The FN is also set to make a strong push in the Oise, Somme and Nord départments in the north, along with Gards and Hérault in the south, where they will take on the Parti Socialiste. They also threaten to do well in the northeastern départements of Marne, Haute Marne, Meuse and Moselle, where they are challenging the centre right.
5pm – polls closing in France now: The bad news is that today’s election is set to see Marine Le Pen and the fascist Front National make substantial gains.
These are the first elections for the councils at département level since a major boundaries shake-up and a new polling system that means voters will be asked to vote on “pairs” of one man and one woman candidate in each of around 2,000 cantons – the subdivisions of France’s 101 départments. The département councils have responsibility for social welfare benefits, school buildings and roads.
After the last cantonal elections in 2011, the FN had just two councillors and no councils, with a third fascist elected on a different ticket. The FN took 15.06% of the vote in the first round of polling last time, picking up its seats after gaining 11.57% of the vote in the second round.
The parliamentary left – primarily the centre left Parti Socialiste came out on top in the elections as a whole, with a substantial majority over the mainstream right centred on the conservative UMP.
But this time the landscape has changed.

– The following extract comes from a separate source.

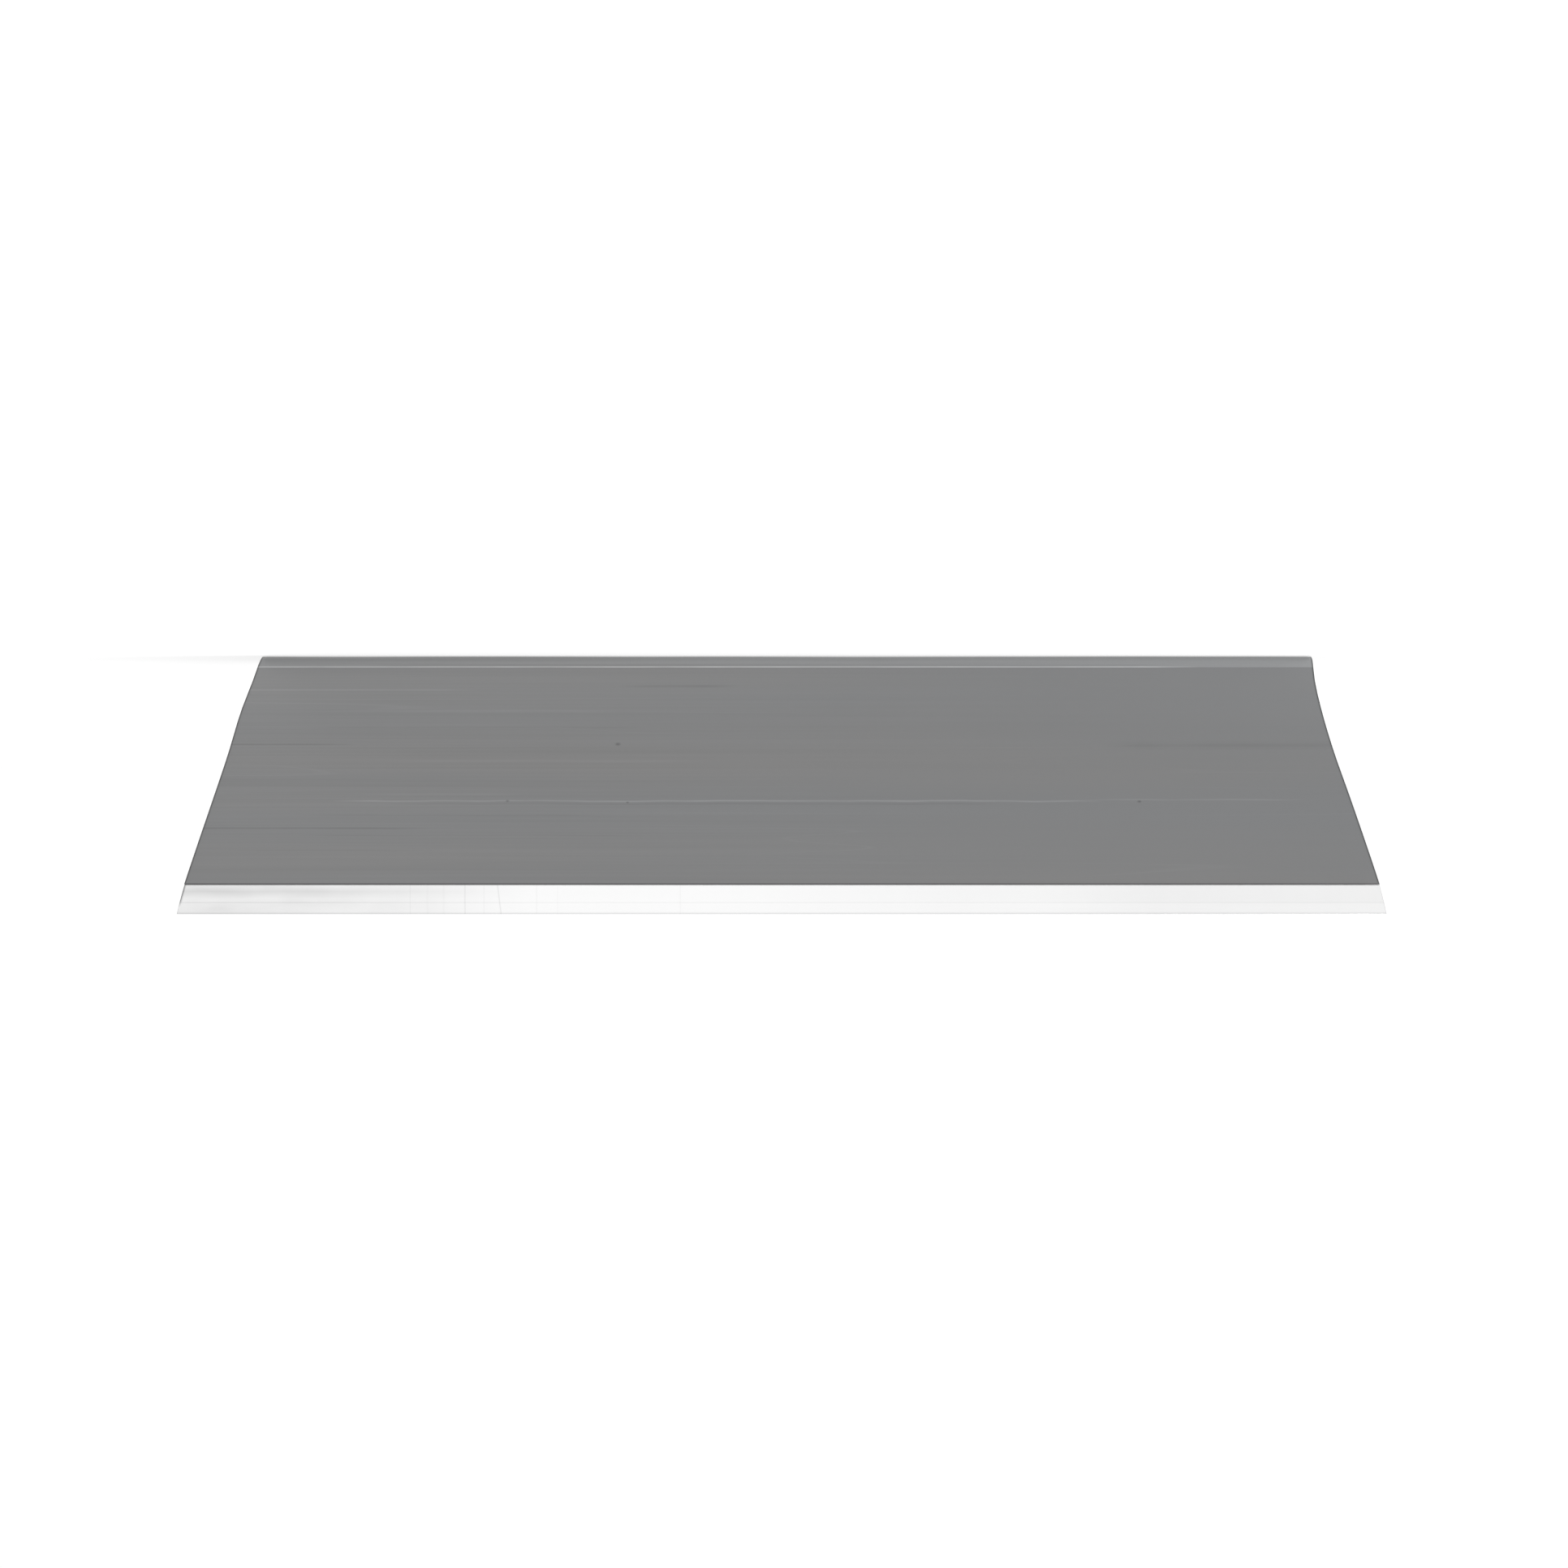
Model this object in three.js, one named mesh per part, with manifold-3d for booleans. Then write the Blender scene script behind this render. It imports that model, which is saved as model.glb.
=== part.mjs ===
// A sheet-steel mud pan: the long trough that a drywall finisher holds in one hand and wipes a taping knife on.
// Millimetres, +X along the pan, +Y to the rear, +Z up. The origin is the middle of the underside.
import * as THREE from "three";
import { mergeVertices } from "three/addons/utils/BufferGeometryUtils.js";
import Module from "manifold-3d";

const wasm = await Module();
wasm.setup();

// Driving dimensions of the pan.
const rimHeight = 87.4;
const rimHalfLength = 203.2;
const wallTop = 77.3; // upper edge of the trough's own sheet, where the bright wiping edge takes over
const creaseHeight = 49.5; // the long walls stand a little steeper above this line
const sheet = 1.0; // thickness of the trough and of the end plates
const bottomHalfWidth = 28.5; // flat part of the bottom, to where the bend starts
const bendRadius = 5.5; // outer radius between the bottom and a long wall
const lowerLean = THREE.MathUtils.degToRad(16); // lean of the wall from upright, below the crease
const upperLean = THREE.MathUtils.degToRad(14.5); // and above it

// Half lengths of the pan at rising heights, [from the middle, height]. The ends sweep out in a slight S.
const rightEnd = [
  [177.6, 0],
  [180.1, 8.3],
  [183.9, 19.4],
  [187.3, 32.7],
  [191.1, 45.9],
  [195.7, 61.2],
  [200.2, 76.4],
  [rimHalfLength, rimHeight],
];
const leftEnd = [
  [181.2, 0],
  [181.6, 8.3],
  [183.7, 19.4],
  [187.1, 32.7],
  [191.2, 45.9],
  [195.9, 61.2],
  [200.4, 76.4],
  [rimHalfLength, rimHeight],
];
const endSteps = 22; // straight pieces along an end's sweep

// End plates and their weld seams.
const plateInset = 1.6; // the plate's outer face sits this far inside the trough's cut end
const plateThickness = 1.05; // measured along X, on a plate that leans
const clearance = 0.1; // between the edge of a plate and the sheet beside it
const seamLeg = 1.4; // size of the weld in the corner
const seamSplit = 6; // the bottom seam turns up each corner to this height

// Wiping edges, spot-welded inside the top of the long walls.
const lapGap = 0.3; // left between the strip and the wall by the weld nuggets
const stripThickness = 1.2;
const stripLow = 65.5; // lower edge of the strip
const lipBend = 4; // outer radius where the strip turns upright
const groundHeight = 3.9; // height of the ground bevel under the rim
const edgeThickness = 0.5; // left at the rim by the bevel

// Spot welds.
const spotCount = 9;
const spotRadius = 2.6;
const spotPitch = 46;
const spotHeight = 71.2;
const spotSlack = 0.02; // the nugget is thinner than the gap by this much

const satinSteel = { color: 0x828383, roughness: 0.42, metalness: 0.9 };
const groundSteel = { color: 0xf0f1f1, roughness: 0.22, metalness: 0.9 };
const weldSteel = { color: 0x9a9996, roughness: 0.5, metalness: 0.85 };

const pan = new THREE.Group();
const toX = new THREE.Matrix4().makeBasis(
  new THREE.Vector3(0, 1, 0),
  new THREE.Vector3(0, 0, 1),
  new THREE.Vector3(1, 0, 0),
);
const toY = new THREE.Matrix4().makeBasis(
  new THREE.Vector3(1, 0, 0),
  new THREE.Vector3(0, 0, 1),
  new THREE.Vector3(0, -1, 0),
);

// Adds one named sub-part to the pan.
function add(name, geometry, finish) {
  const mesh = new THREE.Mesh(geometry, new THREE.MeshStandardMaterial(finish));
  mesh.name = name;
  pan.add(mesh);
  return mesh;
}

function toSolid(geometry) {
  const bare = geometry.clone();
  bare.deleteAttribute("normal");
  bare.deleteAttribute("uv");
  const merged = mergeVertices(bare, 1e-4);
  const mesh = new wasm.Mesh({
    numProp: 3,
    vertProperties: new Float32Array(merged.attributes.position.array),
    triVerts: new Uint32Array(merged.index.array),
  });
  return new wasm.Manifold(mesh);
}

function toGeometry(solid) {
  const mesh = solid.getMesh();
  const geometry = new THREE.BufferGeometry();
  geometry.setAttribute("position", new THREE.BufferAttribute(mesh.vertProperties, 3));
  geometry.setIndex(new THREE.BufferAttribute(mesh.triVerts, 1));
  const faceted = geometry.toNonIndexed();
  faceted.computeVertexNormals();
  return faceted;
}

// A straight bar of the given outline, centred on the plane of the outline.
function bar(points, length, turn) {
  const outline = new THREE.Shape(points.map(([a, b]) => new THREE.Vector2(a, b)));
  const geometry = new THREE.ExtrudeGeometry(outline, { depth: length, bevelEnabled: false });
  geometry.translate(0, 0, -length / 2);
  geometry.applyMatrix4(turn);
  return toSolid(geometry);
}
const longBar = (points) => bar(points, 3 * rimHalfLength, toX);
const crossBar = (points) => bar(points, 2 * rimHeight, toY);

// Points of an arc in the section, [y, z], angles in radians.
function arc(centre, radius, from, to, steps) {
  return Array.from({ length: steps + 1 }, (_, i) => {
    const angle = from + ((to - from) * i) / steps;
    return [centre[0] + radius * Math.cos(angle), centre[1] + radius * Math.sin(angle)];
  });
}

// The long wall's section: the outer face, or a line the given inset inside it.
const bendCentre = [bottomHalfWidth, bendRadius];
const bendEnd = arc(bendCentre, bendRadius, -lowerLean, -lowerLean, 1)[0];
const creaseY = bendEnd[0] + (creaseHeight - bendEnd[1]) * Math.tan(lowerLean);

// Rear wall's Y at a height above the crease.
function upperY(inset, z) {
  return creaseY + (z - creaseHeight) * Math.tan(upperLean) - inset / Math.cos(upperLean);
}

// From the middle of the bottom out round the bend and up the rear wall.
function wallLine(inset, top) {
  const meanLean = (lowerLean + upperLean) / 2;
  const reach = inset / Math.cos((lowerLean - upperLean) / 2);
  return [
    ...arc(bendCentre, bendRadius - inset, -Math.PI / 2, -lowerLean, 9),
    [creaseY - reach * Math.cos(meanLean), creaseHeight + reach * Math.sin(meanLean)],
    [upperY(inset, top), top],
  ];
}

const mirrored = (points) => points.map(([y, z]) => [-y, z]).reverse();
const bothSides = (points) => [...mirrored(points), ...points];

const lapFace = sheet + lapGap;
const lipCentre = [
  upperY(lapFace, wallTop) - lipBend * Math.cos(upperLean),
  wallTop + lipBend * Math.sin(upperLean),
];
const lipFace = lipCentre[0] + lipBend;
const lipInside = lipFace - stripThickness;

// Section of the rear wiping edge: a lap inside the wall, a slight bend and an upright lip, ground thin at the rim.
function stripSection() {
  const innerFace = lapFace + stripThickness;
  return [
    [upperY(lapFace, stripLow), stripLow],
    ...arc(lipCentre, lipBend, -upperLean, 0, 4),
    [lipFace, rimHeight - groundHeight],
    [lipInside + edgeThickness, rimHeight],
    [lipInside, rimHeight],
    ...arc(lipCentre, lipBend - stripThickness, 0, -upperLean, 4),
    [upperY(innerFace, stripLow), stripLow],
  ];
}

// Inside outline of the walls and wiping edges, moved in by a margin.
function cavity(margin) {
  const stripInset = lapFace + stripThickness + margin;
  return bothSides([
    ...wallLine(sheet + margin, stripLow - margin),
    [upperY(stripInset, stripLow - margin), stripLow - margin],
    ...arc(lipCentre, lipBend - stripThickness - margin, -upperLean, 0, 4),
    [lipInside - margin, rimHeight],
  ]);
}

// The sweep of one end as points [x, z], moved in along X. side is 1 at the right end and -1 at the left.
function sweep(side, inset) {
  const knots = (side > 0 ? rightEnd : leftEnd).map(([x, z]) => new THREE.Vector2(x, z));
  return new THREE.SplineCurve(knots)
    .getPoints(endSteps)
    .map(({ x, y }) => [side * (x - inset), y]);
}

// A curved slab that follows the sweep of an end, between two insets.
function endSlab(side, outer, inner) {
  return crossBar([...sweep(side, outer), ...sweep(side, inner).reverse()]);
}

const silhouette = crossBar([...sweep(1, 0), ...sweep(-1, 0).reverse()]);

function trough() {
  const section = [...bothSides(wallLine(0, wallTop)), ...bothSides(wallLine(sheet, wallTop)).reverse()];
  add("trough_shell", toGeometry(longBar(section).intersect(silhouette)), satinSteel);
}

function endPlate(name, side) {
  const slab = endSlab(side, plateInset, plateInset + plateThickness);
  add(name, toGeometry(slab.intersect(longBar(cavity(clearance)))), satinSteel);
}

// The three welds in the corner between an end plate and the sheet around it.
function endSeams(end, side) {
  const slab = endSlab(side, plateInset - clearance - seamLeg, plateInset - clearance);
  const ring = longBar(cavity(clearance)).subtract(longBar(cavity(clearance + seamLeg)));
  const seam = slab.intersect(ring);
  const far = 2 * rimHeight;
  const below = longBar([[-far, -far], [far, -far], [far, seamSplit], [-far, seamSplit]]);
  const rear = longBar([[0, seamSplit], [far, seamSplit], [far, far], [0, far]]);
  const front = longBar([[-far, seamSplit], [0, seamSplit], [0, far], [-far, far]]);
  add(`weld_seam_${end}_bottom`, toGeometry(seam.intersect(below)), weldSteel);
  add(`weld_seam_${end}_rear`, toGeometry(seam.intersect(rear)), weldSteel);
  add(`weld_seam_${end}_front`, toGeometry(seam.intersect(front)), weldSteel);
}

function wipingEdge(name, section) {
  add(name, toGeometry(longBar(section).intersect(silhouette)), groundSteel);
}

// The nuggets that hold a wiping edge to its wall. face is 1 at the rear and -1 at the front.
function spotWelds(wall, face) {
  const middle = upperY(sheet + lapGap / 2, spotHeight);
  for (let i = 0; i < spotCount; i += 1) {
    const disc = new THREE.CylinderGeometry(spotRadius, spotRadius, lapGap - spotSlack, 20);
    const nugget = add(`spot_weld_${wall}_${i + 1}`, disc, weldSteel);
    nugget.position.set((i - (spotCount - 1) / 2) * spotPitch, face * middle, spotHeight);
    nugget.rotation.x = -face * upperLean;
  }
}

trough();
endPlate("end_plate_left", -1);
endPlate("end_plate_right", 1);
endSeams("left", -1);
endSeams("right", 1);
wipingEdge("wiping_edge_rear", stripSection());
wipingEdge("wiping_edge_front", mirrored(stripSection()));
spotWelds("front", -1);
spotWelds("rear", 1);

export default pan;
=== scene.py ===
import math

import bmesh
import bpy
from mathutils import Matrix, Vector
from mathutils.geometry import convex_hull_2d


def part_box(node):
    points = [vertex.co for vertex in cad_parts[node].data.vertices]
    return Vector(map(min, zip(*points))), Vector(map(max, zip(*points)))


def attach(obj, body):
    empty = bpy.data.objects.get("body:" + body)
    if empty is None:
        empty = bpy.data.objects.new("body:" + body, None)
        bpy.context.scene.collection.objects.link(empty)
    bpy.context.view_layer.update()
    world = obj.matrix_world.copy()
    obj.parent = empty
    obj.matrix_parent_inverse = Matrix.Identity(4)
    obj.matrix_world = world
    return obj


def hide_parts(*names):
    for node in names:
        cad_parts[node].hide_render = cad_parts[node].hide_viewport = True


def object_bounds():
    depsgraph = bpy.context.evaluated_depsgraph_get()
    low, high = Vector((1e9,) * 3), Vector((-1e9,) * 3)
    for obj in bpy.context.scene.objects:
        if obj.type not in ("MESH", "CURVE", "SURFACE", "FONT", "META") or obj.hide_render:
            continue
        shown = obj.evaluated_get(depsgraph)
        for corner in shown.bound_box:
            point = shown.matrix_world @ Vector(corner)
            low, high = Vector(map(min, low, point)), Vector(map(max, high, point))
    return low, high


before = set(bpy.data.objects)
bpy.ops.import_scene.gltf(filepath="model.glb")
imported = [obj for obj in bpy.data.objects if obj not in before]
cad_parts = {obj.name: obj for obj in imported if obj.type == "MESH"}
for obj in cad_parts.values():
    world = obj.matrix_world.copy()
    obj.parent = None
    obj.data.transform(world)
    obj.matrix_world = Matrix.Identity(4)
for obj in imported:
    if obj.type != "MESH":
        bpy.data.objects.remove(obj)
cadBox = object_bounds()

mm = 0.001
front, rear = -1, 1    # the two long sides, along Y
left, right = -1, 1    # the two ends, along X
endNames = {left: "left", right: "right"}
wallNames = {front: "front", rear: "rear"}


# Reading the frame

def nodePoints(*names):
    return [v.co.copy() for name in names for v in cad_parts[name].data.vertices]


def lineThrough(pairs):
    # straight-line reading between (at, value) pairs
    pairs = sorted(pairs)

    def read(at):
        for (a, low), (b, high) in zip(pairs, pairs[1:]):
            if at <= b or b == pairs[-1][0]:
                share = (at - a) / (b - a) if b > a else 0
                return low + (high - low) * share

    return read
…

Le Pen is polling at around 30% in the polls, having taken 25% in last year’s European elections – you can follow the FN’s electoral rise over the past few years in our posts here.
Just as it did last year, the party is picking up votes from people bitterly disillusioned with the Parti Socialiste and president Francois Hollande, who has refused to defend working class living standards and instead has carried out austerity measures.
The FN feeds on that bitterness and steers it in a racist direction by blaming immigrants, Muslims and other ethnic minority groups for all the problems of French society. The fascists are able to attract poorer, younger voters in this way.
The FN will also try to capitalise on the Charlie Hebdo / Paris attacks to promote their brand of Islamophobia.